Concept searching has gained greater importance as the bench and
attorneys have begun to recognize that regular keyword or boolean
searches may miss much relevant evidence.
Concept searching is also beginning to get the attention of the bench.
Federal Judge Facciola noted in a recent case that "concept searching,
as opposed to keyword searching, is more efficient and more likely to produce the
most comprehensive results." Disability
Rights Council of Greater Wash. v. Wash. Metro. Area Transit Auth., 2007
WL 1585452 (D.D.C. June 1, 2007).
How Concept Searching is Implemented in Lexbe
Lexbe Online includes concept searching as an option in its web-based litigation
support application. If concept searching is not selected, then a search is
conducted as a normal keyword search, modified to include results obtained
through stemming and with fuzziness included to compensate for possible OCR scan
errors.
A user can apply concept searching by checking the 'Concept Search' box on the left
side of the search screen. (It is left unchecked by default.)

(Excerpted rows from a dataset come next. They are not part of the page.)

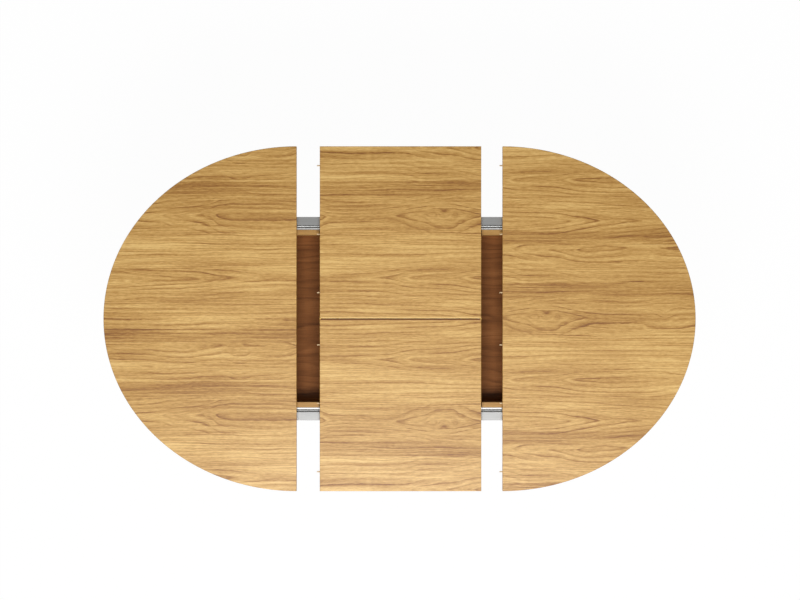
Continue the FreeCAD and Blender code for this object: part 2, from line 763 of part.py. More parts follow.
def build():
    """Every node of the table, by name."""
    nodes = {"tray_floor": tray_floor(), "corner_blocks": corner_blocks()}
    for side in (FRONT, BACK):
        name = side_name(side)
        nodes["side_rail_" + name] = side_rail(side)
        nodes["slide_rail_" + name] = slide_rail(side)
        nodes["leaf_" + name] = leaf_panel(side)
        nodes["leaf_pins_" + name] = leaf_guide_pins(side)
        nodes["leaf_pads_" + name] = leaf_pads(side)
        nodes["hinge_plates_" + name] = hinge_plates(side)
        nodes["hinge_screws_" + name] = hinge_plate_screws(side)
    for end in (LEFT, RIGHT):
        name = end_name(end)
        nodes["end_rail_" + name] = end_rail(end)
        for side in (FRONT, BACK):
            nodes["leg_" + side_name(side) + "_" + name] = leg(end, side)
    for name, shape in top_pieces().items():
        nodes[name] = shape.translated(V(rest_shift, 0, 0))
    bolts = [on_side(bolt, side) for side in (FRONT, BACK) for bolt in frame_bolts_of_corners()]
    nodes["frame_bolts"] = group(bolts)
    nodes["slide_screws"] = group([on_side(s, side) for side in (FRONT, BACK) for s in slide_screws()])
    nodes["slide_stops"] = slide_stops()
    nodes["leg_plates"] = leg_plates()
    nodes["leg_studs"] = group(four_corners(leg_stud()))
    nodes["leg_plate_screws"] = group([c for s in plate_screws() for c in four_corners(s)])
    nodes["foot_glides"] = foot_glides()
    nodes["hinge_pins"] = hinge_pins()
    nodes["swing_shaft_front"] = swing_shaft(0)
    nodes["swing_shaft_back"] = swing_shaft(1)
    nodes["swing_arms_front"] = swing_arms(0)
    nodes["swing_arms_back"] = swing_arms(1)
    nodes["floor_brackets"] = floor_brackets()
    nodes["floor_bracket_screws"] = group(floor_bracket_screws())
    nodes["leaf_brackets"] = leaf_brackets()
    nodes["leaf_bracket_screws"] = group(leaf_bracket_screws())
    nodes["tip_pins"] = tip_pins()
    return nodes


def main():
    os.makedirs("parts", exist_ok=True)
    for name, shape in build().items():
        if not shape.isValid():
            print("not valid:", name)
        shape.exportStep(os.path.join("parts", name + ".step"))
    swing = 180 - math.degrees(math.asin(storage_drop / arm_length))
    print("swing %.4f deg, arm %.4f" % (swing, arm_length))
    print("pivots y %.4f %.4f z %.4f" % (pivot_places + (pivot_height,)))
    print("tips z %.3f, hinge axis z %.3f" % (tip_height, hinge_axis_height))
    print("floor top %.2f, rails %.2f to %.2f" % (floor_top, rail_bottom, rail_top))


main()
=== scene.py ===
"""Looks of the butterfly leaf table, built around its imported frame.

The wooden, metal and plastic parts keep their solids and get their finishes here. Screws, bolts and
felt pads are modelled anew. Everything is in metres, with the floor at z = 0.
"""

from __future__ import annotations

import json
import logging
import math
from dataclasses import dataclass, field
from enum import Enum
from typing import Any, Iterable, Mapping, Sequence

import bmesh
import bpy
from mathutils import Matrix, Vector, noise

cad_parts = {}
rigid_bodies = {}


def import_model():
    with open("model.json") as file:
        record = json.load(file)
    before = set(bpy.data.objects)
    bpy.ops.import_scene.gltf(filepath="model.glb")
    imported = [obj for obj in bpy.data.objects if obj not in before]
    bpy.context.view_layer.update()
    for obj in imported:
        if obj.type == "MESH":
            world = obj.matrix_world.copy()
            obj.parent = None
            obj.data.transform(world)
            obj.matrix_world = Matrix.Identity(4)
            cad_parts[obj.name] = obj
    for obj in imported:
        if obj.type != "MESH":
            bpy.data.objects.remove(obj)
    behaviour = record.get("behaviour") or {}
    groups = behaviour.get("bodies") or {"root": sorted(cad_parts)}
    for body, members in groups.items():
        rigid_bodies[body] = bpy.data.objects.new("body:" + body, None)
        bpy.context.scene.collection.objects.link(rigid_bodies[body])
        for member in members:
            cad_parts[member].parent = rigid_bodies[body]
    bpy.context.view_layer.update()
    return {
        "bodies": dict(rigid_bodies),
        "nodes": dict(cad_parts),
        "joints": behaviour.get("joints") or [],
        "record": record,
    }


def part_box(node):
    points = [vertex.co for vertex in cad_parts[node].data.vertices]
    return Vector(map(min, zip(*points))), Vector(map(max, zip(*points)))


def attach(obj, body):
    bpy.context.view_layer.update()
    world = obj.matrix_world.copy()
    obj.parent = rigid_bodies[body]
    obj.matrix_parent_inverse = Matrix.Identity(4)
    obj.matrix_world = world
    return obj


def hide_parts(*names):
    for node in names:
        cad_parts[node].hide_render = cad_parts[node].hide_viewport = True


log = logging.getLogger("table")

Colour = tuple[float, float, float, float]
Stops = Sequence[tuple[float, Colour]]
Pair = tuple[float, float]
WHITE = (1.0, 1.0, 1.0, 1.0)


def paint(red: int, green: int, blue: int) -> Colour:
    """Turns a colour as a screen shows it into a linear one.

    Args:
        red: Red, 0 to 255.
        green: Green, 0 to 255.
        blue: Blue, 0 to 255.

    Returns:
        The linear colour with an alpha of 1.
    """
    parts = [c / 255 for c in (red, green, blue)]
    return tuple(c / 12.92 if c <= 0.04045 else ((c + 0.055) / 1.055) ** 2.4 for c in parts) + (1.0,)


# ---- shader graph ----


class Value:
    """A number that varies over a surface. Arithmetic on it adds Math nodes."""

    def __init__(self, graph: Graph, socket: bpy.types.NodeSocket) -> None:
        """Wraps one output socket of a graph."""
        self.graph = graph
        self.socket = socket

    def maths(self, operation: str, *others: Any, clamp: bool = False) -> Value:
        """Feeds this value and others to a Math node.

        Args:
            operation: The node's operation.
            others: The further operands, values or numbers.
            clamp: Whether the result is held between 0 and 1.

        Returns:
            The node's result.
        """
        sockets = dict(enumerate((self, *others)))
        made = self.graph.node("Math", {"operation": operation, "use_clamp": clamp}, sockets)
        return Value(self.graph, made.outputs[0])

    def __add__(self, other: Any) -> Value:
        """This plus other."""
        return self.maths("ADD", other)

    __radd__ = __add__

    def __sub__(self, other: Any) -> Value:
        """This minus other."""
        return self.maths("SUBTRACT", other)

    def __rsub__(self, other: float) -> Value:
        """A number minus this."""
        return self.maths("MULTIPLY_ADD", -1.0, other)

    def __mul__(self, other: Any) -> Value:
        """This times other."""
        return self.maths("MULTIPLY", other)

    __rmul__ = __mul__

    def __truediv__(self, other: Any) -> Value:
        """This divided by other."""
        return self.maths("DIVIDE", other)

    def __pow__(self, other: Any) -> Value:
        """This raised to other."""
        return self.maths("POWER", other)

    def __abs__(self) -> Value:
        """This without its sign."""
        return self.maths("ABSOLUTE")

    def __mod__(self, other: float) -> Value:
        """The part of this beyond the last whole multiple of other."""
        return self.maths("FLOORED_MODULO", other)

    def wrapped(self, low: float, high: float) -> Value:
        """This value wrapped into the span from low to high."""
        return self.maths("WRAP", high, low)

    def within(self, low: float, high: float) -> Value:
        """1 where this lies from low to high, and 0 elsewhere."""
        return self.maths("COMPARE", (low + high) / 2, (high - low) / 2)

    def clamped(self) -> Value:
        """This held between 0 and 1."""
        return self.maths("ADD", 0.0, clamp=True)

    def smooth(self, low: float, high: float, start: float = 0.0, end: float = 1.0) -> Value:
        """Takes this from one span to another along a smooth step.

        Args:
            low: The value that gives start.
            high: The value that gives end.
            start: The result at low and below.
            end: The result at high and above.

        Returns:
            The new value.
        """
        sockets = {0: self, 1: low, 2: high, 3: start, 4: end}
        made = self.graph.node("MapRange", {"interpolation_type": "SMOOTHSTEP"}, sockets)
        return Value(self.graph, made.outputs[0])

    def curve(self, points: Sequence[Pair]) -> Value:
        """This as the height of a smooth curve through points, all between 0 and 1."""
        made = self.graph.node("FloatCurve", {"points": points}, {1: self})
        return Value(self.graph, made.outputs[0])

    def ramp(self, stops: Stops) -> bpy.types.NodeSocket:
        """The colour that a ramp gives for this, by stops with a place from 0 to 1 and a colour."""
        return self.graph.node("ValToRGB", {"ramp": ("LINEAR", stops)}, {0: self}).outputs[0]

    def grey(self, stops: Sequence[Pair]) -> Value:
        """The number that a ramp of numbers gives for this."""
        return Value(self.graph, self.ramp([(place, (level,) * 3 + (1.0,)) for place, level in stops]))


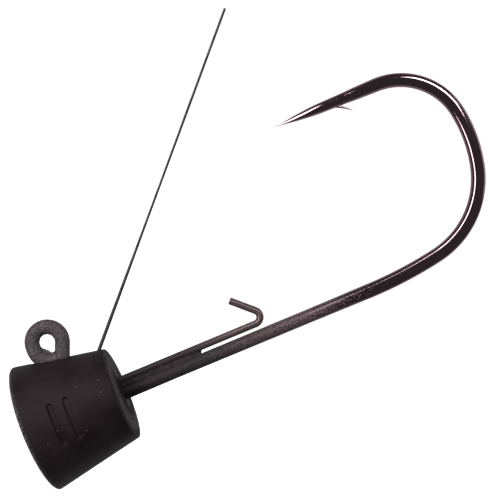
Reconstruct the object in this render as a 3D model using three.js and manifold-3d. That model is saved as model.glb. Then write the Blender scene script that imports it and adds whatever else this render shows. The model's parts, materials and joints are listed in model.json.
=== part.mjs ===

Once checked, the search will be expanded through reference to an extensive
lexical and semantic network of the English language. This includes reference to
synonyms, search term definitions and links between words other than synonym relationships
(e.g., antonyms, hyponyms).
For example, a search of the term 'contractual' without the 'Concept Search' checked
would return documents including the word 'contractual' and derivatives: 'contract',
'contracting', 'contracted', etc. (Minor misspellings would also be returned:
e.g. contractua1.) If the 'Concept Search' box were checked, the search would
be expanded to include terms like 'agreement', 'arrangement', 'compact', 'covenant', 'obligation', 'pledge', 'promise', 'understanding', as well as derivatives of these words. Concept searching can find documents that might otherwise be missed, but
use of it involves a tradeoff as it can lead to a number of false
positive results as well. Knowing the tools and tradeoffs
will help lawyers and litigation teams decide when and where concept
search can help benefit the review process.